Resource Requests and Limits: The Foundation

Every production pod must have resource requests and limits. Without them, Kubernetes cannot make scheduling decisions and nodes become dangerously overloaded.

resources:
  requests:
    memory: "512Mi"    # Scheduler uses this for placement decisions
    cpu: "250m"        # 250 millicores = 25% of one CPU core
  limits:
    memory: "1Gi"      # Container is OOMKilled if it exceeds this
    cpu: "1000m"       # Container is CPU-throttled (not killed) if it exceeds this

CPU throttling vs OOM Kill: CPU limits throttle — the container is slowed but kept running. Memory limits kill — the container is OOMKilled and restarted. This distinction matters: a CPU limit that's too low causes latency spikes; a memory limit that's too low causes crashes.

Requests vs Limits ratio: Kubernetes allows "overcommitting" — requesting 500m but limiting at 2000m. This is valid for bursty workloads but creates a risk: if all pods burst simultaneously, the node runs out of resources. For critical services, set requests = limits (Guaranteed QoS class) to prevent eviction.

Setting the right values:

# Check actual usage in production:
kubectl top pod -l app=api-service --containers
# Use P95 of observed memory as request, P99 + 20% headroom as limit

# For CPU: set request = P50 usage, limit = 2-4× request

Liveness vs Readiness vs Startup Probes

These three probes are distinct and frequently misconfigured:

livenessProbe:
  # Is the application alive? If not, restart the container.
  # Use this ONLY for deadlock detection — processes that are running but stuck.
  httpGet:
    path: /actuator/health/liveness
    port: 8080
  initialDelaySeconds: 30
  periodSeconds: 10
  failureThreshold: 3         # Restart after 3 failures
  timeoutSeconds: 5

readinessProbe:
  # Can the application serve traffic? If not, remove from Service endpoints.
  # Use this to signal when the app is ready and when it's temporarily busy.
  httpGet:
    path: /actuator/health/readiness
    port: 8080
  initialDelaySeconds: 10
  periodSeconds: 5
  failureThreshold: 3
  successThreshold: 1

startupProbe:
  # Overrides liveness during startup — prevents premature restarts for slow-starting apps.
  # Only needed when app takes > 30s to start.
  httpGet:
    path: /actuator/health/liveness
    port: 8080
  failureThreshold: 30        # Allow up to 30 × 10s = 300s to start
  periodSeconds: 10

Spring Boot actuator separation:

// application.properties
management.endpoint.health.group.liveness.include=livenessState
management.endpoint.health.group.readiness.include=readinessState,db,redis

Readiness probe fails → pod removed from load balancer (no new traffic) → existing connections drain. This is correct behavior during DB connection issues — the pod stays alive but stops receiving traffic.

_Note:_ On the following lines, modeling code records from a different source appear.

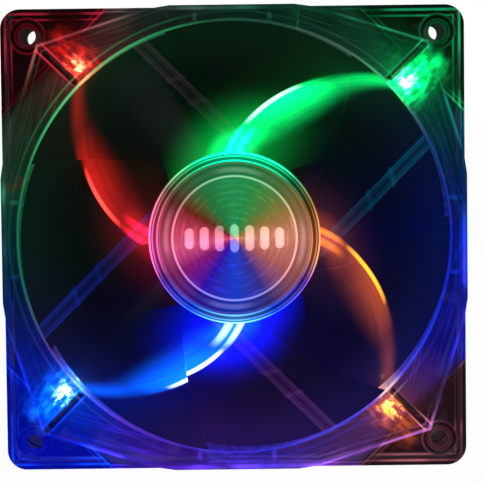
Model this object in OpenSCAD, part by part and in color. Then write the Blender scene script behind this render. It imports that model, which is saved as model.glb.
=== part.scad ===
// Case fan with a clear frame, a seven-blade impeller, a brushless motor and
// four coloured corner lights.
// Each piece is drawn with the fan axis along Z, the exhaust face at z = 0 and
// the intake face at z = frame_d. stand_up() then sets the fan on its edge:
// the intake faces -Y, +Z is up and the origin is under the middle of the frame.

/* [Frame] */
// Width across the side flats
frame_w = 120; // [112:1:150]
// Depth from exhaust face to intake face
frame_d = 25; // [24:0.5:38]
// From the bore to a side flat
side_wall = 3.8; // [3.4:0.1:5]
// Wall of the duct tube
duct_wall = 1.8; // [1.4:0.1:2.2]
// Thickness of the flange plates and flares
skin = 1.5; // [1.2:0.1:1.8]
// Thickness of the skirts under the flange plates
skirt_t = 1.2; // [1:0.1:1.5]
// How far the side flats stand proud of the flange edges
flat_rise = 0.6; // [0.3:0.1:0.8]
// Half the length of a side flat
flat_half = 16; // [13:0.5:18]
// Radius of the frame's corners
corner_r = 5; // [3:0.5:6]
// Depth of the skirts and screw bosses
ear_depth = 4.2; // [3.4:0.1:5]
// From the fan axis to the rib across an ear
ear_rib_at = 64.7; // [63:0.1:67]
// Depth of the panel sunk in each ear
panel_depth = 0.5; // [0.3:0.1:0.7]
// Depth of the flare at each end of the duct
flare_h = 5.5; // [4.5:0.1:6.5]
// Lean of the flare's straight edges from the frame's sides, in degrees
flare_lean = 17.5; // [15:0.5:19]
// From a screw hole's axis to the flare's tip
flare_to_hole = 3.7; // [3:0.1:4.5]

/* [Screw holes] */
// From the flange edge to a screw hole's axis
hole_inset = 6.9; // [6:0.1:8]
// Diameter of the screw holes
hole_d = 4.3; // [3.4:0.1:5]
// Outer diameter of the screw bosses
boss_d = 9; // [7:0.1:10]
// Diameter of the seat ring around each hole
seat_d = 6.2; // [5.6:0.1:6.8]

/* [Struts and motor base] */
// Thickness of the motor base plate
base_t = 1.8; // [1.5:0.1:2.2]
// Height of the motor base rim
base_h = 4.2; // [3.9:0.1:4.6]
// Wall of the motor base rim
base_rim = 1.2; // [1:0.1:1.6]
// How much smaller the motor base is than the hub, on the radius
base_step = 0.7; // [0.2:0.1:1.5]
// Width of a strut
strut_w = 3.4; // [3:0.1:4.4]
// Depth of a strut
strut_d = 3.6; // [3.2:0.1:4]
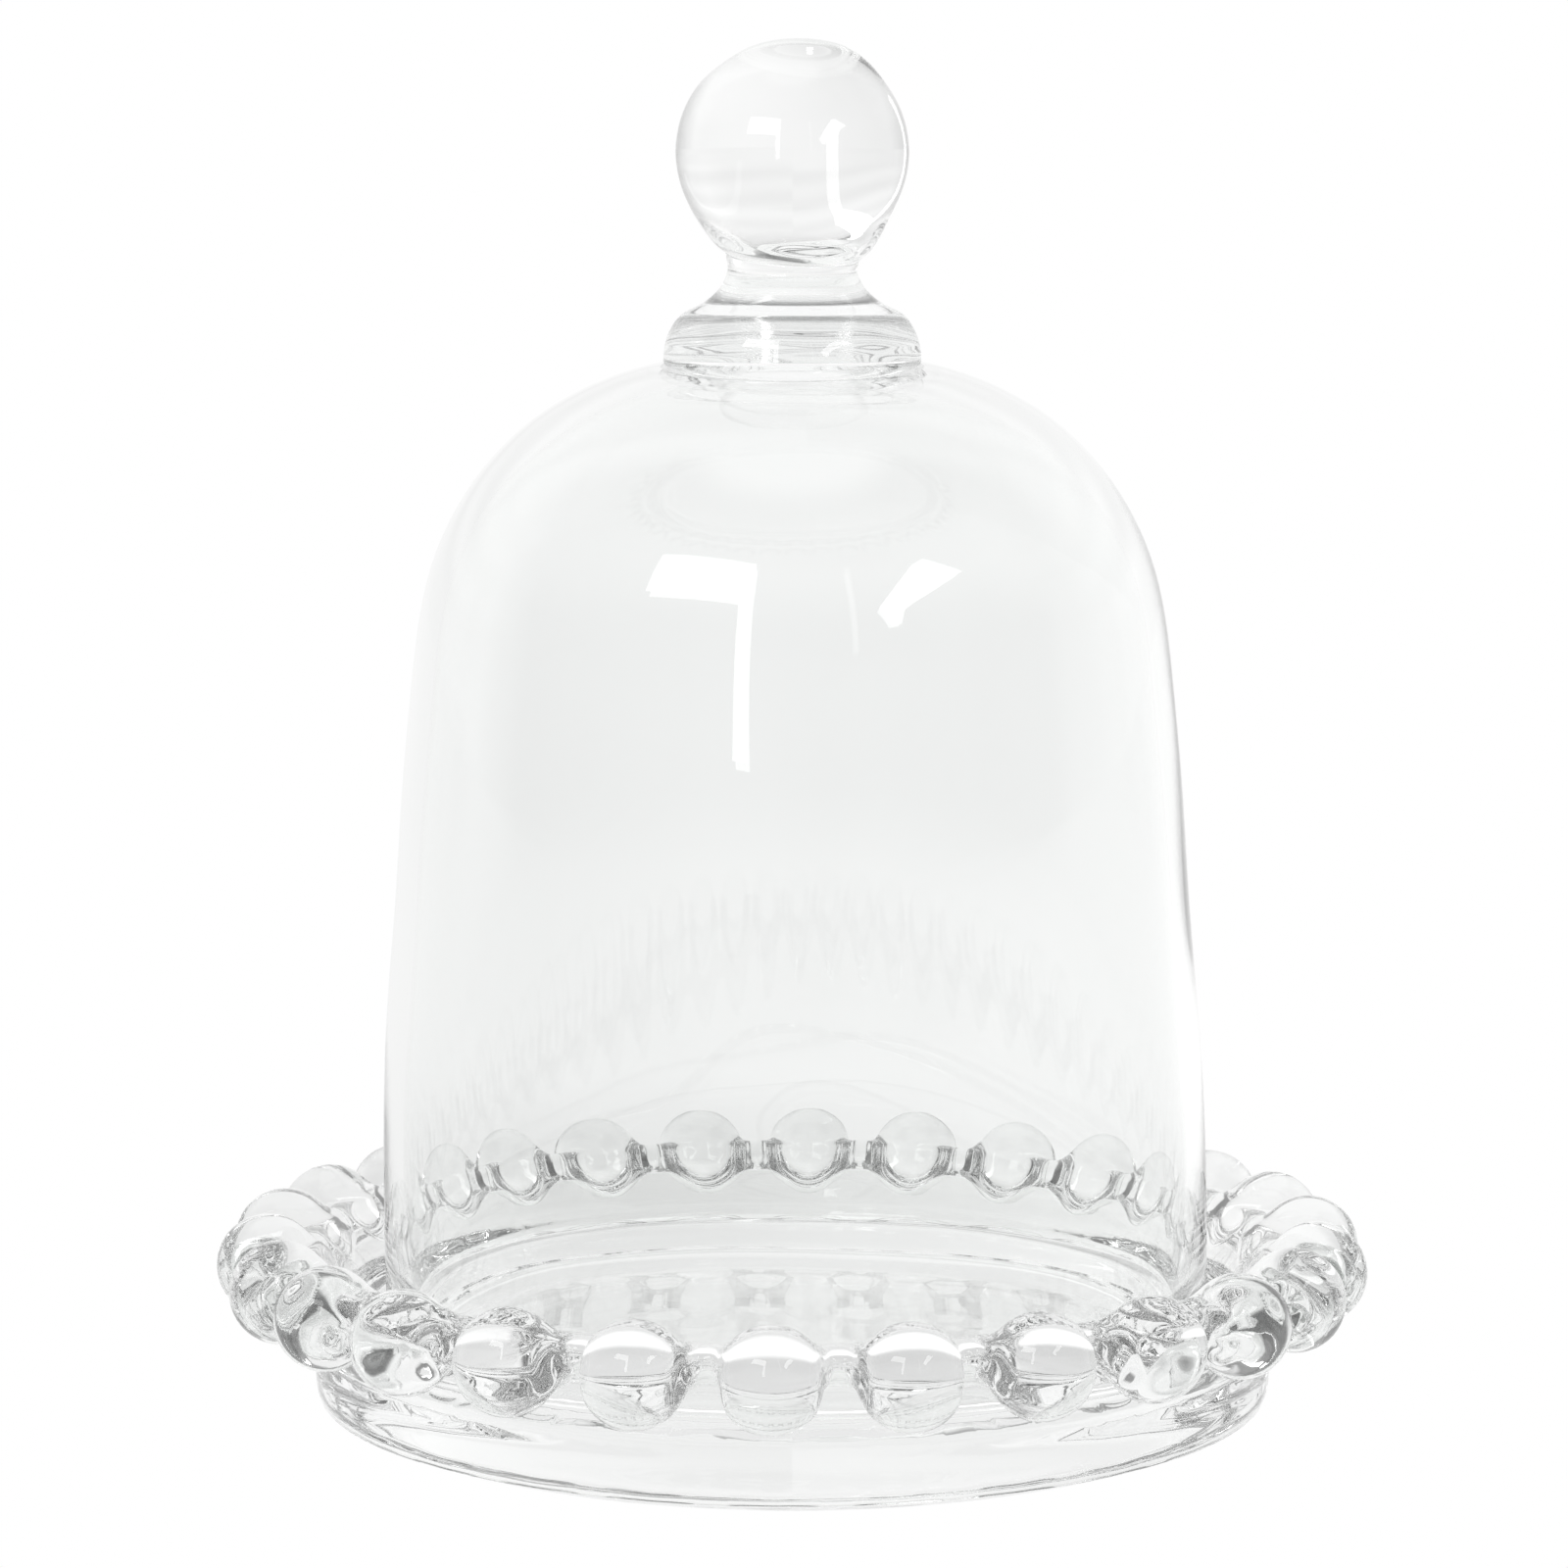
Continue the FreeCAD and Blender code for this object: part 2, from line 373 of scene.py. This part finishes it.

Liveness probe fails → pod restarted. Do not include DB/external checks in liveness probes. If your DB is down and liveness probes fail, Kubernetes restarts all pods. Now you have all pods simultaneously in restart loops. The DB comes back but pods are thrashing. Always keep liveness probes lightweight.

Rolling Deployments Without Downtime

Default rolling update configuration is too aggressive:

strategy:
  type: RollingUpdate
  rollingUpdate:
    maxSurge: 1          # Default: 25% — create at most 1 extra pod
    maxUnavailable: 0    # Never have fewer than replicas running
                         # This ensures zero-downtime: new pod must be Ready before old is terminated

For a service with 10 replicas:

maxUnavailable: 0, maxSurge: 1 → 1 new pod created, 1 old pod terminated when new is Ready. Linear, predictable.
maxUnavailable: 25%, maxSurge: 25% → up to 2 old pods removed before new pods are Ready → brief 80% capacity.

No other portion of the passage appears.